O que todo mundo sabe
Ninguém há de negar: os cartões são fantásticos para as empresas, porque fidelizam consumidores e, de quebra, ainda conseguem faturar em cima dos juros cobrados dos que atrasam ou “parcelam o parcelamento”. E é nessa brincadeira que muita gente adquire para si dívidas que nunca acabam. Com pouca (ou quase nenhuma) burocracia, o nicho atrai multidões.

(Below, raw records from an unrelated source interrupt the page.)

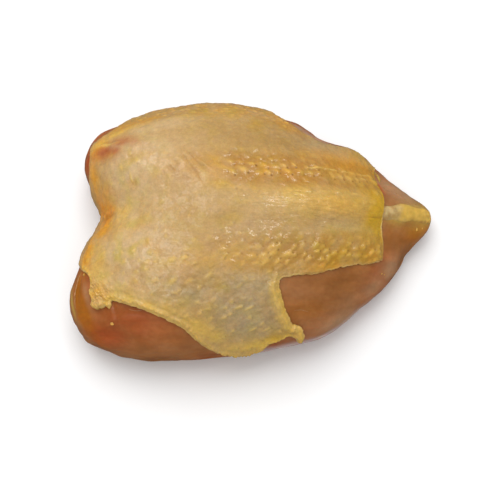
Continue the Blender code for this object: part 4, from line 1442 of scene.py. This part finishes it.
class MakeStage(bpy.types.Operator):
    """Makes the plain floor, the soft light and the camera"""

    bl_idname = "raw_breast.make_stage"
    bl_label = "Make Stage"

    def execute(self, context):
        settings = context.scene.raw_breast_stage
        self.add_floor(settings)
        self.add_world(settings)
        add_light("key softbox", KEY_DIRECTION, KEY_DISTANCE, KEY_SIZE, settings.key_power, False)
        for number, (direction, size, share) in enumerate(GLINT_LAMPS, 1):
            power = settings.glint_power * share
            add_light(f"glint lamp {number}", direction, GLINT_DISTANCE, size, power, True)
        camera = bpy.data.objects.new("camera", bpy.data.cameras.new("camera"))
        camera.data.lens = LENS
        tilt = np.radians(CAMERA_ELEVATION)
        back = Vector((0.0, -np.cos(tilt), np.sin(tilt)))
        right = Vector((1.0, 0.0, 0.0))
        up = back.cross(right)
        aim = Vector(CAMERA_TARGET) + Vector(STANDS_AT) + right * CAMERA_SLIDE[0] + up * CAMERA_SLIDE[1]
        camera.location = aim + back * CAMERA_DISTANCE
        camera.rotation_euler = back.to_track_quat("Z", "Y").to_euler()
        context.scene.collection.objects.link(camera)
        context.scene.camera = camera
        context.scene.view_settings.view_transform = "Standard"
        return {"FINISHED"}

    def add_floor(self, settings):
        """A white floor that the camera sees in full, and the wet gloss and the breast's light in part."""
        mesh = bpy.data.meshes.new("floor")
        half = FLOOR_SIZE / 2
        corners = [(-half, -half, 0.0), (half, -half, 0.0), (half, half, 0.0), (-half, half, 0.0)]
        mesh.from_pydata(corners, [], [(0, 1, 2, 3)])
        nodes = Nodes("plain floor")
        pale = np.array(settings.floor) ** 2.2
        rays = nodes.node("LightPath", {})
        seen = nodes.mix(rays["Is Camera Ray"], (*(pale * settings.floor_bounce), 1.0), (*pale, 1.0))
        seen = nodes.mix(rays["Is Glossy Ray"], seen, (*(pale * settings.sky_gloss), 1.0))
        mesh.materials.append(nodes.made({"Base Color": seen, "Roughness": 0.9, "Specular IOR Level": 0.1}))
        floor = bpy.data.objects.new("floor", mesh)
        bpy.context.scene.collection.objects.link(floor)

    def add_world(self, settings):
        """White surroundings, which the wet gloss reflects in part."""
        world = bpy.data.worlds.new("white surroundings")
        world.use_nodes = True
        tree = world.node_tree
        background = tree.nodes["Background"]
        background.inputs["Color"].default_value = (1.0, 1.0, 1.0, 1.0)
        rays = tree.nodes.new("ShaderNodeLightPath")
        strength = tree.nodes.new("ShaderNodeMapRange")
        strength.inputs["To Min"].default_value = settings.sky
        strength.inputs["To Max"].default_value = settings.sky * settings.sky_gloss
        tree.links.new(rays.outputs["Is Glossy Ray"], strength.inputs["Value"])
        tree.links.new(strength.outputs["Result"], background.inputs["Strength"])
        bpy.context.scene.world = world


class RawBreastPanel(bpy.types.Panel):
    bl_idname = "VIEW3D_PT_raw_breast"
    bl_label = "Raw Chicken Breast"
    bl_space_type = "VIEW_3D"
    bl_region_type = "UI"
    bl_category = "Raw Breast"

    def draw(self, context):
        for operator, settings in OPERATORS.items():
            self.layout.operator(operator.bl_idname)
            if settings:
                for name in SETTINGS[settings].__annotations__:
                    self.layout.prop(getattr(context.scene, settings), name)


SETTINGS = {
    "raw_breast_skin": SkinSettings,
    "raw_breast_flesh": FleshSettings,
    "raw_breast_keel": KeelSettings,
    "raw_breast_stage": StageSettings,
}
# Each operator, with the settings that the panel shows under it
OPERATORS = {
    MakeFlesh: "raw_breast_flesh",
    MakeSkin: "raw_breast_skin",
    MakeKeel: "raw_breast_keel",
    MakeStrands: None,
    MakeBeads: None,
    MakeStage: "raw_breast_stage",
}
CLASSES = (*SETTINGS.values(), *OPERATORS, RawBreastPanel)


def register():
    for kind in CLASSES:
        bpy.utils.register_class(kind)
    for name, group in SETTINGS.items():
        setattr(bpy.types.Scene, name, PointerProperty(type=group))


def unregister():
    for name in SETTINGS:
        delattr(bpy.types.Scene, name)
    for kind in reversed(CLASSES):
        bpy.utils.unregister_class(kind)


def main():
    register()
    bpy.ops.raw_breast.make_flesh()
    bpy.ops.raw_breast.make_skin()
    bpy.ops.raw_breast.make_keel()
    bpy.ops.raw_breast.make_strands()
    bpy.ops.raw_breast.make_beads()
    bpy.ops.raw_breast.make_stage()


if __name__ == "__main__":
    main()
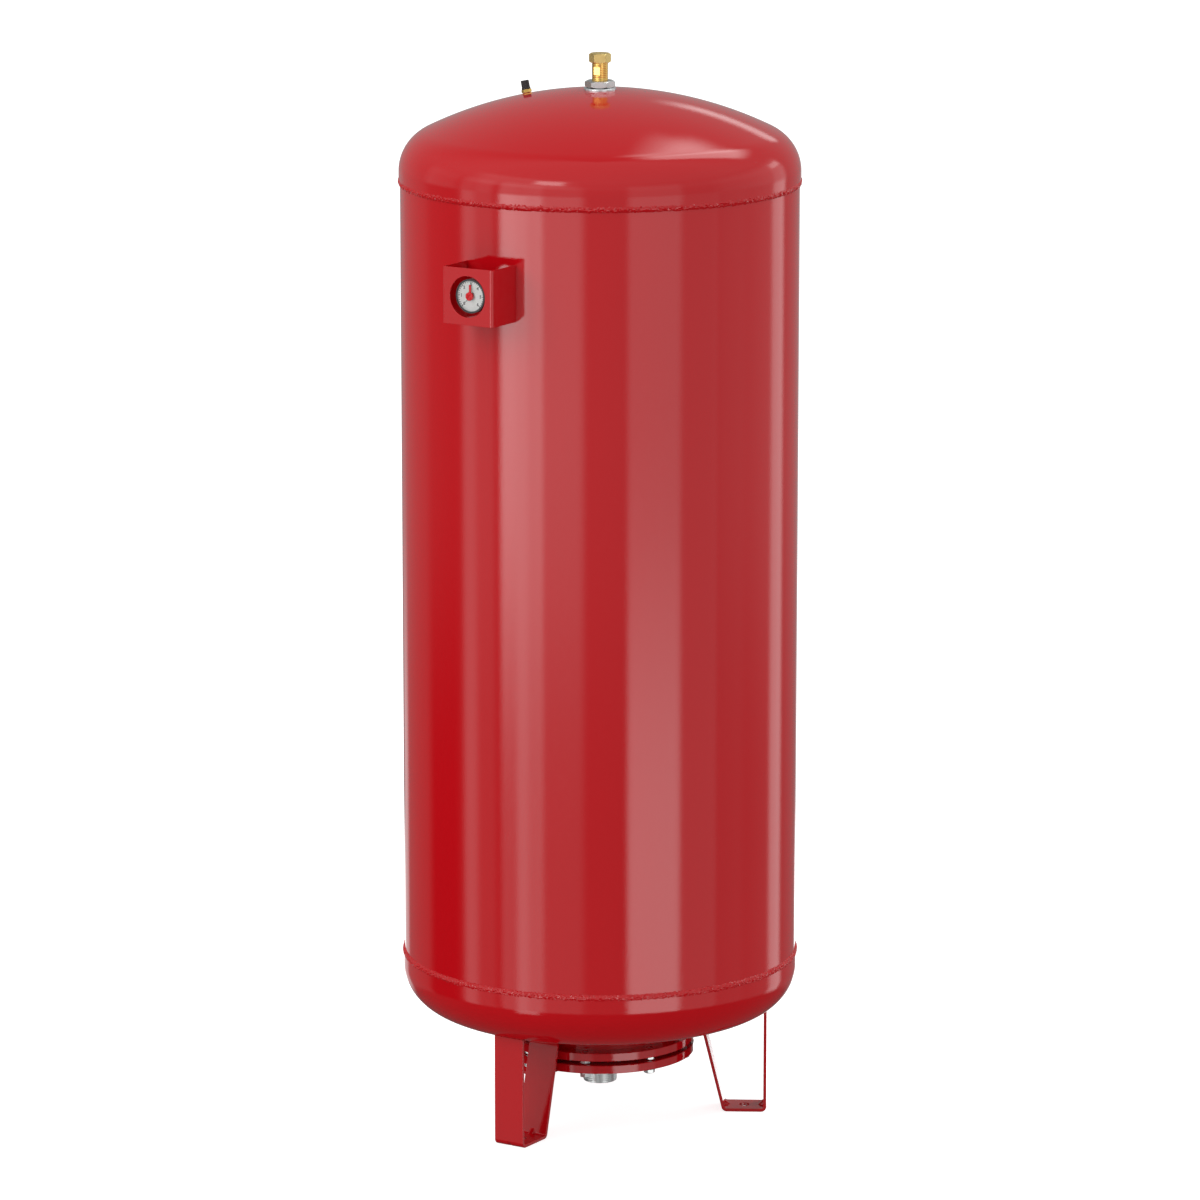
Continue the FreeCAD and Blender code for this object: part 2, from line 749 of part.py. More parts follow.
def foot(azimuth):
    """One foot: vertical outer leg, drilled base, leaning inner leg and a tab under the head."""
    line = foot_middle_line()
    bends = [foot_bend_r, foot_bend_r, foot_tab_bend_r]
    strip = folded_face(line, bends, foot_thickness).extrude(Vector(0, 0, foot_width))
    strip.translate(Vector(0, 0, -foot_width / 2))
    strip.rotate(ORIGIN, Vector(1, 0, 0), 90)
    strip.rotate(ORIGIN, UP, -90)
    tab_end = Vector(0, -line[-1].x, line[-1].y)
    near_end = foot_width / 2 + 1
    upright = [edge for edge in strip.Edges if abs(edge.Length - foot_thickness) < 0.01]
    corners = [edge for edge in upright if (edge.CenterOfMass - tab_end).Length < near_end]
    strip = strip.makeFillet(foot_tab_corner_r, corners)
    strip = with_ribs(strip)
    hole = rod(anchor_hole_d, -foot_thickness, 2 * foot_thickness)
    hole.translate(Vector(0, -anchor_circle_r, 0))
    strip = strip.cut(hole).cut(bottom_dish())
    return at_azimuth(strip, azimuth)


def with_ribs(strip):
    """The folded strip with a rib pressed across each lower bend, and its dent outside."""
    slant = foot_thickness / math.cos(math.radians(foot_inner_lean))
    inner_leg_r = foot_base_inner_r + slant - foot_thickness * foot_lean_slope
    inside = Vector(0, -(foot_outer_r - foot_thickness), foot_thickness)
    outside = Vector(0, -foot_outer_r, 0)
    inner_inside = Vector(0, -inner_leg_r, foot_thickness)
    inner_outside = Vector(0, -foot_base_inner_r, 0)
    bends = [(inside, outside, 0, 1), (inner_inside, inner_outside, foot_inner_lean, -1)]
    for near, far, turn, sign in bends:
        rib = bar_across(near, turn, sign, rib_reach, rib_radius).common(loop_space())
        dent = bar_across(far, turn, sign, dent_reach, dent_radius)
        strip = strip.fuse(rib).cut(dent)
    return strip.removeSplitter()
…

Parece irreal, mas conheci há alguns anos um consumidor compulsivo que tinha tantos cartões de crédito que, a uma determinada altura da vida, não sabia mais quantas faturas devia. Com um cartão para praticamente cada loja em que consumia, ele tinha, por baixo, uns 20. Para tentar evitar um colapso financeiro pessoal, resolveu dizer-lhes um tchau. Sim, mas sem precisar ser um adeus. Trancou todos em uma mala e entregou as chaves a um amigo.
Olhando de fora, você pode dizer a mesma coisa que ouvi de muitos vendedores de cartão quando questionei sobre os juros cobrados serem muito altos: só paga juros quem não paga em dia e só faz dívidas quem quer. O grande lance, no entanto, é que os alvos preferenciais nesses casos são consumidores com pouca instrução, muitos dos quais acreditam cegamente que “pagamento mínimo” é um carinhoso afago. Planejamento financeiro, então, é, na melhor das hipóteses, um “ouvi falar”.
De acordo com o IBGE, um em cada cinco brasileiros é analfabeto funcional. Ou seja, 30,5 milhões de pessoas no país leem, mas não entendem. O que essas pessoas farão com um contrato? Quantas contas elas vão colocar no papel? Em quantas conversas de vendedores “espertos” elas vão acreditar?
O que muita gente não quer saber
Em uma loja, resolvi trocar uma ideia com uma senhora que estava fazendo um cartão. Perguntei por que ela estava fazendo aquilo e emendei dizendo que poderia ser uma cilada. O que ouvi: “Mas, meu filho, você quer me dizer que não é negócio poder comprar sem ter dinheiro?”. Aí fica difícil.